3. Welding Speed of Straight Seam Welded Pipes
Welding speed is one of the main parameters in the welding process of straight seam welded pipes. It is related to the heating regime, weld deformation rate, and metal atom crystallization rate. For high-frequency welding, the welding quality improves with increasing welding speed because the shortened heating time narrows the edge heating zone, reducing the time for metal oxide formation. If the welding speed decreases, not only does the heating zone widen (i.e., the heat-affected zone of the weld widens), but the width of the molten zone also varies with the input heat, resulting in larger internal burrs. (See diagram: Fusion line width at different welding speeds). Low-speed welding leads to welding difficulties due to the reduced input heat. Furthermore, the quality of the plate edge and other external factors, such as the magnetism of the impedance device and the size of the opening angle, easily cause a series of defects. Therefore, for high-frequency welding, the fastest possible welding speed should be selected based on the product specifications, within the limits of the unit capacity and welding equipment.

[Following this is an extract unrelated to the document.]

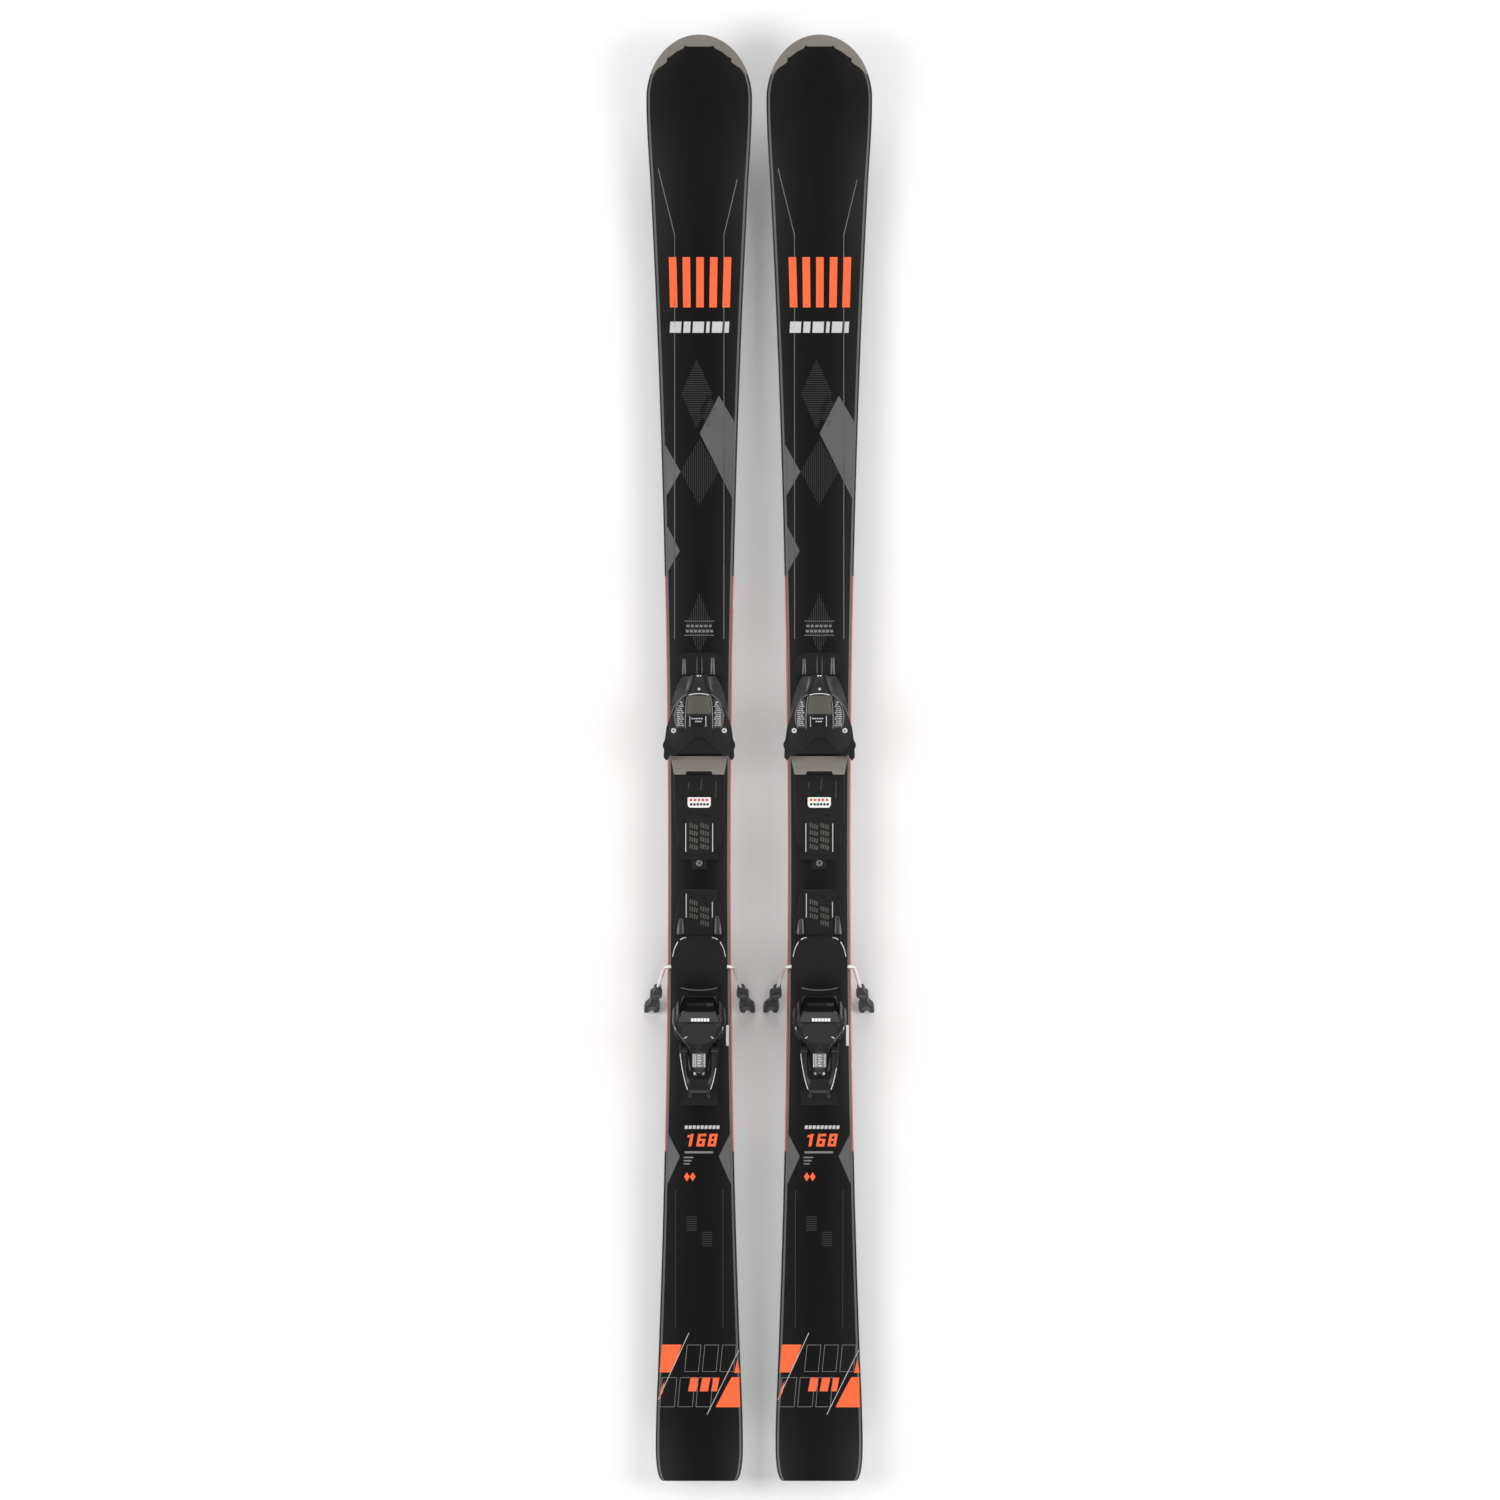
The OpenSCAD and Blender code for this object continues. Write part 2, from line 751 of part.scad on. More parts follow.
// Foot outline: distance along the arm and half width on each side of it
FOOT = [[47, 4], [58, 6.5], [63, 6.5], [69, 4.5], [78, 4.5], [90, 8.5], [100, 8.5]];

module brake_foot() {
    outer = [for (p = FOOT) [arm_x + splay * p[0] + p[1], -p[0]]];
    inner = [for (p = back(FOOT)) [arm_x + splay * p[0] - p[1], -p[0]]];
    notch_x = arm_x + splay * 100;
    difference() {
        translate([0, 0, -foot_t / 2])
            linear_extrude(foot_t)
                polygon(concat(outer, [[notch_x + 2.5, -100], [notch_x, -94],
                    [notch_x - 2.5, -100]], inner));
        translate([arm_x, 0, 0])
            rotate([90, 0, atan(splay)])
                cylinder(r = wire_d / 2 + run_gap, h = arm_l + 2.5);
    }
}

module brake_feet() {
    color([0.12, 0.12, 0.12])
        brake_pose() both_sides() brake_foot();
}

PAD = [[18, 32.5], [28, 20], [32.5, 0], [29, -18], [19, -33]];

module brake_pad() {
    bar_y = BRAKE_Y + BAR[0] * cos(brake_drop) - BAR[1] * sin(brake_drop);
    bar_z = brake_pivot_h + BAR[0] * sin(brake_drop) + BAR[1] * cos(brake_drop);
    color([0.1, 0.1, 0.1])
        translate([0, bar_y, deck + bar_z])
            rotate([pad_tilt, 0, 0])
                translate([0, 0, -deck])
                    difference() {
                        union() {
                            plate(back(PAD), 2.7, 5.2);
                            box(12, -5, 5, -4, 2.8);
                        }
                        rod_x(0, 0, wire_d / 2 + run_gap, -30, 30);
                    }
}

// ---- placing the pieces of each ski
module piece(name) {
    if (name == "base") base();
    if (name == "steel_edges") steel_edges();
    if (name == "core") core();
    if (name == "sidewalls") sidewalls();
    if (name == "topsheet") topsheet();
    if (name == "tip_protector") tip_protector();
    if (name == "rails") rails();
    if (name == "rail_screws") rail_screws();
    if (name == "toe_base") toe_base();
    if (name == "toe_housing") toe_housing();
    if (name == "toe_cover") toe_cover();
    if (name == "toe_windows") toe_windows();
    if (name == "toe_spring") toe_spring();
    if (name == "wing_left") wing_left();
    if (name == "wing_right") wing_right();
    if (name == "wing_screws") wing_screws();
    if (name == "afd_plate") afd_plate();
    if (name == "toe_screw") toe_screw();
    if (name == "toe_indicator") toe_indicator();
    if (name == "heel_tongue") heel_tongue();
    if (name == "heel_base") heel_base();
    if (name == "heel_axle") heel_axle();
    if (name == "heel_housing") heel_housing();
    if (name == "heel_lever") heel_lever();
    if (name == "heel_spring") heel_spring();
    if (name == "heel_screw") heel_screw();
    if (name == "heel_indicator") heel_indicator();
    if (name == "brake_arms") brake_arms();
    if (name == "brake_feet") brake_feet();
    if (name == "brake_pad") brake_pad();
}

module on_ski(side, name) {
    translate([(side == "left" ? -1 : 1) * pair_spacing / 2, 0, 0])
        piece(name);
}

for (side = SIDES, name = PIECES)
    on_ski(side, name);
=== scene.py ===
"""Looks for a pair of alpine skis with system bindings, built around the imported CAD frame.

Shapes are drawn in millimetres in the ski's own frame: x from the ski's centre
line, y along the ski with the tip at +y, and z above the mounting deck unless a
function says otherwise. put() turns them into metres in the CAD frame.
"""
import math

import bmesh
import bpy
from mathutils import Matrix, Vector
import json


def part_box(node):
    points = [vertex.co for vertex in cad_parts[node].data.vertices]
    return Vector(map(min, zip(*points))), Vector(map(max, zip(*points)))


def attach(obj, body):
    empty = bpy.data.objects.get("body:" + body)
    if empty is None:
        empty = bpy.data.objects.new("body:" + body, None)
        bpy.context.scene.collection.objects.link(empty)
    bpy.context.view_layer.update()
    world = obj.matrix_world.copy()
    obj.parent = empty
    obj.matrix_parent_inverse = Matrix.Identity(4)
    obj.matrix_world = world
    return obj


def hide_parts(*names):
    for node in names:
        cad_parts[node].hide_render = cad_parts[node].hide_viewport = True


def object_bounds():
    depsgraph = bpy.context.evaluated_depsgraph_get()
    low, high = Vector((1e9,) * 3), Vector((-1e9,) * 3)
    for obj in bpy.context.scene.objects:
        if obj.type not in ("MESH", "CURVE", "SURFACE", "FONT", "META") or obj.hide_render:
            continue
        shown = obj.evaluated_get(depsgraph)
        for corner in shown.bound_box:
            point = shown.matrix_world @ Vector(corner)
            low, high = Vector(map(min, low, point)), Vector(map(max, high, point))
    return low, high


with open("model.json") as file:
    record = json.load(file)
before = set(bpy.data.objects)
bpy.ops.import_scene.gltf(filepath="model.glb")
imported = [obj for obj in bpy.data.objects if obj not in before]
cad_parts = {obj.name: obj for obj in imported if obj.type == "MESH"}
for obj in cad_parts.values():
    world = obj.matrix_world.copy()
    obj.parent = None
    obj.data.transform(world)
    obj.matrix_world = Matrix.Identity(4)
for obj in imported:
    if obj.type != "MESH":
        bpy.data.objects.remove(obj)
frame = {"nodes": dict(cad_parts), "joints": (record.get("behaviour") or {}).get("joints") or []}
cad_lo, cad_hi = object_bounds()
MM = 0.001


# ---------------------------------------------------------------- materials
def shader(name, colour, rough, metallic=0.0, coat=0.0, grain=0.0, grain_size=900.0,
           vary=0.12, stretch=(1.0, 1.0, 1.0), transmission=0.0, specular=0.5):
    """A Principled material with a mottled colour, uneven gloss and a fine bump."""
    mat = bpy.data.materials.new(name)
    mat.use_nodes = True
    tree = mat.node_tree
    tree.nodes.clear()
    add = tree.nodes.new
    link = tree.links.new
    out = add("ShaderNodeOutputMaterial")
    bsdf = add("ShaderNodeBsdfPrincipled")
    link(bsdf.outputs["BSDF"], out.inputs["Surface"])
    bsdf.inputs["Metallic"].default_value = metallic
    bsdf.inputs["Coat Weight"].default_value = coat
    bsdf.inputs["Coat Roughness"].default_value = 0.12
    bsdf.inputs["Transmission Weight"].default_value = transmission
    bsdf.inputs["Specular IOR Level"].default_value = specular
    place = add("ShaderNodeTexCoord")
    scale = add("ShaderNodeMapping")
    scale.inputs["Scale"].default_value = stretch
    link(place.outputs["Object"], scale.inputs["Vector"])

    def noise(size, detail):
        n = add("ShaderNodeTexNoise")
        n.inputs["Scale"].default_value = size
        n.inputs["Detail"].default_value = detail
        link(scale.outputs["Vector"], n.inputs["Vector"])
        return n

    broad = noise(9.0, 3.0)
    ramp = add("ShaderNodeValToRGB")
    low = [c * (1 - vary) for c in colour]
    high = [min(1.0, c * (1 + vary)) for c in colour]
    ramp.color_ramp.elements[0].position = 0.3
    ramp.color_ramp.elements[1].position = 0.7
    ramp.color_ramp.elements[0].color = (*low, 1)
    ramp.color_ramp.elements[1].color = (*high, 1)
    link(broad.outputs["Fac"], ramp.inputs["Fac"])
    link(ramp.outputs["Color"], bsdf.inputs["Base Color"])
    medium = noise(70.0, 4.0)
    gloss = add("ShaderNodeMapRange")
    gloss.inputs["To Min"].default_value = max(0.02, rough - 0.06)
    gloss.inputs["To Max"].default_value = min(1.0, rough + 0.06)
    link(medium.outputs["Fac"], gloss.inputs["Value"])
    link(gloss.outputs["Result"], bsdf.inputs["Roughness"])
    if grain:
        fine = noise(grain_size, 2.0)
        bump = add("ShaderNodeBump")
        bump.inputs["Strength"].default_value = grain
        bump.inputs["Distance"].default_value = 0.0002
        link(fine.outputs["Fac"], bump.inputs["Height"])
        link(bump.outputs["Normal"], bsdf.inputs["Normal"])
    return mat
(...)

4. Opening Angle of Straight Seam Welded Pipes
The opening angle, also known as the welding V-angle, refers to the angle between the edge of the strip in front of the extrusion roller. The opening angle typically varies between 3° and 6°, primarily determined by the position of the guide rollers and the thickness of the guide plates. The V-angle significantly impacts welding stability and quality. Reducing the V-angle decreases the distance between the strip edges, enhancing the proximity effect of the high-frequency current, which can lower welding power or increase welding speed, thus improving productivity. An excessively small opening angle leads to premature welding, where the weld point is compressed and fused before reaching the required temperature, easily resulting in inclusions and cold welds, thus reducing weld quality. Increasing the V-angle, while increasing power consumption, can, under certain conditions, ensure the stability of strip edge heating, reduce heat loss, and minimize the heat-affected zone. In actual production, to ensure weld quality, the V-angle is generally controlled between 4° and 5°.

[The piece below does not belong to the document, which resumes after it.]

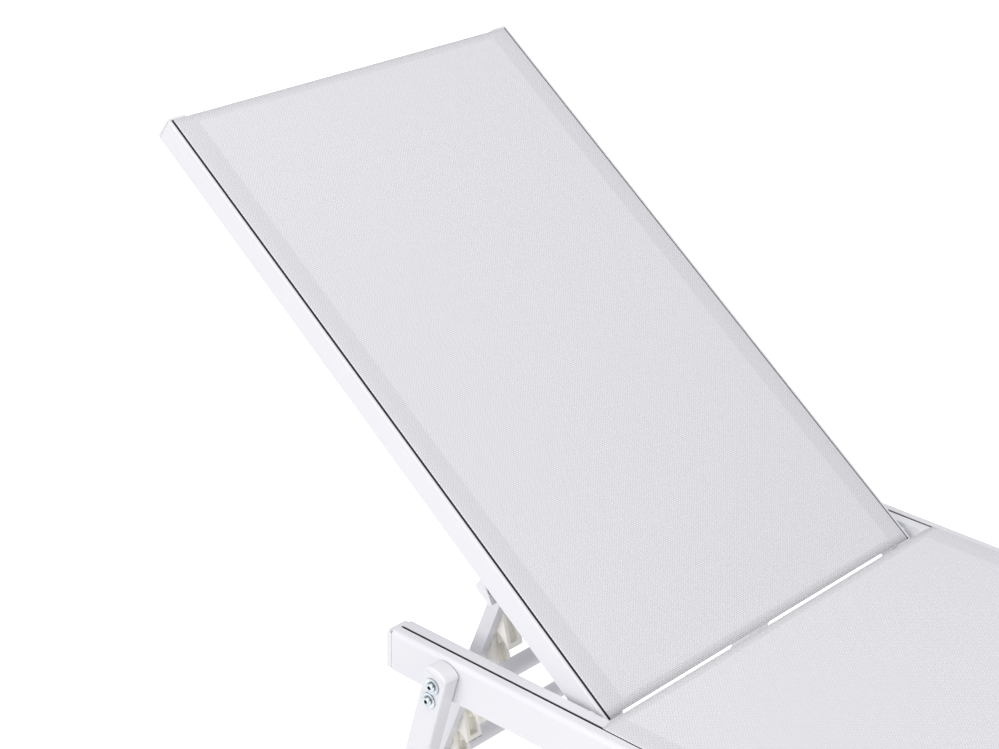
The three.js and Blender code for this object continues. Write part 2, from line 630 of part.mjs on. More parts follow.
for (const [sideName, side] of SIDES) {
  const armLow = Math.min(side * ARM_OUTER_X, side * ARM_INNER_X);
  const armHigh = armLow + ARM.thick;
  const pinHole = rodX(HINGE_PIN_R + RUNNING_CLEARANCE, armLow - CUT_PAST, armHigh + CUT_PAST);
  add(arms, `support_arm_${sideName}`,
    cut(alongX(armOutline(), armLow, armHigh), [pinHole]), WHITE_COAT);

  const rackLow = Math.min(side * RACK_OUTER_X, side * RACK_INNER_X);
  const rackHigh = rackLow + RACK.thick;
  const tools = [];
  for (let i = 0; i < NOTCH.count; i += 1) {
    const shape = notchOutline(NOTCH.first + i * NOTCH.pitch);
    tools.push(alongX(shape, rackLow - CUT_PAST, rackHigh + CUT_PAST));
  }
  tools.push(rodX(TIE_TUBE.radius + GAP, rackLow - CUT_PAST, rackHigh + CUT_PAST,
    -TIE_TUBE_FORWARD, -TIE_TUBE_DOWN, 24));
  const plate = alongX(rackOutline(), rackLow, rackHigh);
  add(arms, `rack_${sideName}`, cut(plate, tools), IVORY_PLASTIC);
}
add(arms, 'tie_tube',
  tubeX(TIE_TUBE, RACK_OUTER_X - GAP, -TIE_TUBE_FORWARD, -TIE_TUBE_DOWN), WHITE_COAT);

// ---- Origin at the middle of the bottom of the lounger's own box ----

lounger.updateMatrixWorld(true);
const bounds = new THREE.Box3().setFromObject(lounger, true);
lounger.position.set(0, -(bounds.min.y + bounds.max.y) / 2, -bounds.min.z);
lounger.updateMatrixWorld(true);

export default lounger;
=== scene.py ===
# %% [markdown]
# # A reclining sun lounger
# A white aluminium lounger with two taut mesh slings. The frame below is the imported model: every
# part already has its true size and place, in metres, with +Z up and +Y towards the head. Here the
# parts get their finish: rounded extrusion edges, woven slings with sewn hems, moulded racks and
# real screw heads. Each new piece starts from the box of the part that it stands for.

# %% Load the frame
import json
import math

import bmesh
import bpy
from mathutils import Matrix, Vector


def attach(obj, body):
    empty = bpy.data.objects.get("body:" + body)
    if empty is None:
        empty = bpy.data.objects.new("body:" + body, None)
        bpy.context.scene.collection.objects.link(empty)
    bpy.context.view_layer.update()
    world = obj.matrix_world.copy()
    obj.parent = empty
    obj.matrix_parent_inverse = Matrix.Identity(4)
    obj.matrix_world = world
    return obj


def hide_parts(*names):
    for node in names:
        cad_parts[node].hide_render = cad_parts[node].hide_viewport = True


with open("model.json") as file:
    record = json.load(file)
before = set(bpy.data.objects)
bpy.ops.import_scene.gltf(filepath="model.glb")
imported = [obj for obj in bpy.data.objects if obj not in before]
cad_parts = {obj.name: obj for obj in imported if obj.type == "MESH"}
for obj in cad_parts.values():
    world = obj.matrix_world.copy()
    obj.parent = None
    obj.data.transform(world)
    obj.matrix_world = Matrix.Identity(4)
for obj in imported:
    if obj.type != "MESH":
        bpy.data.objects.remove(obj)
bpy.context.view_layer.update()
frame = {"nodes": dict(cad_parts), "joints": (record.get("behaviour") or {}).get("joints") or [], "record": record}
MM = 0.001
SIDES = {"right": -1, "left": 1}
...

5. Size and Position of the Induction Coil for Straight Seam Welded Pipes
The induction coil is a crucial tool in high-frequency induction welding, and its size and position directly affect production efficiency. The power transmitted from the induction coil to the steel pipe is proportional to the square of the gap between the coil and the pipe surface. An excessively large gap drastically reduces production efficiency, while an excessively small gap can easily cause short circuits or damage from head-on collisions with the pipe. Typically, the gap between the inner surface of the induction coil and the pipe body is around 10mm. The width of the induction coil is selected based on the outer diameter of the steel pipe. If the induction coil is too wide, its inductance decreases, the voltage of the inductor decreases, and the output power decreases. If the induction coil is too narrow, the output power increases, but the active power losses on the pipe back and the induction coil also increase. Generally, a coil width of 1–1.5D (D is the outer diameter of the steel pipe) is suitable. The distance from the front end of the induction coil to the center of the extrusion roller should be equal to or slightly greater than the pipe diameter, i.e., 1–1.2D is suitable. An excessively large distance reduces the proximity effect of the opening angle, resulting in an excessively long heating distance at the edges, preventing the weld joint from reaching a high welding temperature. An excessively small distance leads to excessive induced heat generation on the extrusion roller, reducing its service life.

6. The Function and Position of the Impedance Array in Straight Seam Welded Pipes
The impedance array’s magnetic rod is used to reduce the flow of high-frequency current to the back of the steel pipe, while concentrating the current to heat the V-angle of the steel strip, ensuring that heat is not lost due to the heating of the pipe body. If cooling is inadequate, the magnetic rod will exceed its Curie temperature (approximately 300°C) and lose magnetism. Without the impedance array, the current and induced heat will disperse around the entire pipe body, increasing welding power and causing overheating. The presence or absence of an impedance array within the pipe blank creates a thermal effect. The placement of the impedance array significantly affects the welding speed and weld quality. Practice has shown that when the front end of the impedance array is exactly at the center line of the extrusion roller, the flattening result is optimal. When it extends beyond the center line of the extrusion roller towards the sizing mill side, the flattening result decreases significantly. When it is not at the center line but on the guide roller side, the weld strength is reduced. The position of the impedance device, placed inside the tube blank below the inductor, with its head aligned with the center line of the extrusion roller or adjusted 20-40mm towards the forming direction, increases the back impedance inside the tube, reduces circulating current loss, and lowers welding power.

Conclusions
(1) Reasonable control of welding heat input can achieve higher weld quality.
(2) An extrusion amount of 2.5-3 mm is generally suitable, resulting in upright burrs and higher weld toughness and tensile strength.
(3) Controlling the welding V-angle to 4°-5° and operating at the highest possible welding speed within the limits of the unit’s capacity and welding equipment can reduce defects and achieve good weld quality.
(4) An inductor coil width of 1-1.5D of the outer diameter of the steel pipe and a distance of 1-1.2D from the center of the extrusion roller is suitable for effectively improving production efficiency.
(5) Ensuring the front end of the impedance device is precisely at the center line of the extrusion roller can achieve higher weld tensile strength and a good flattening effect.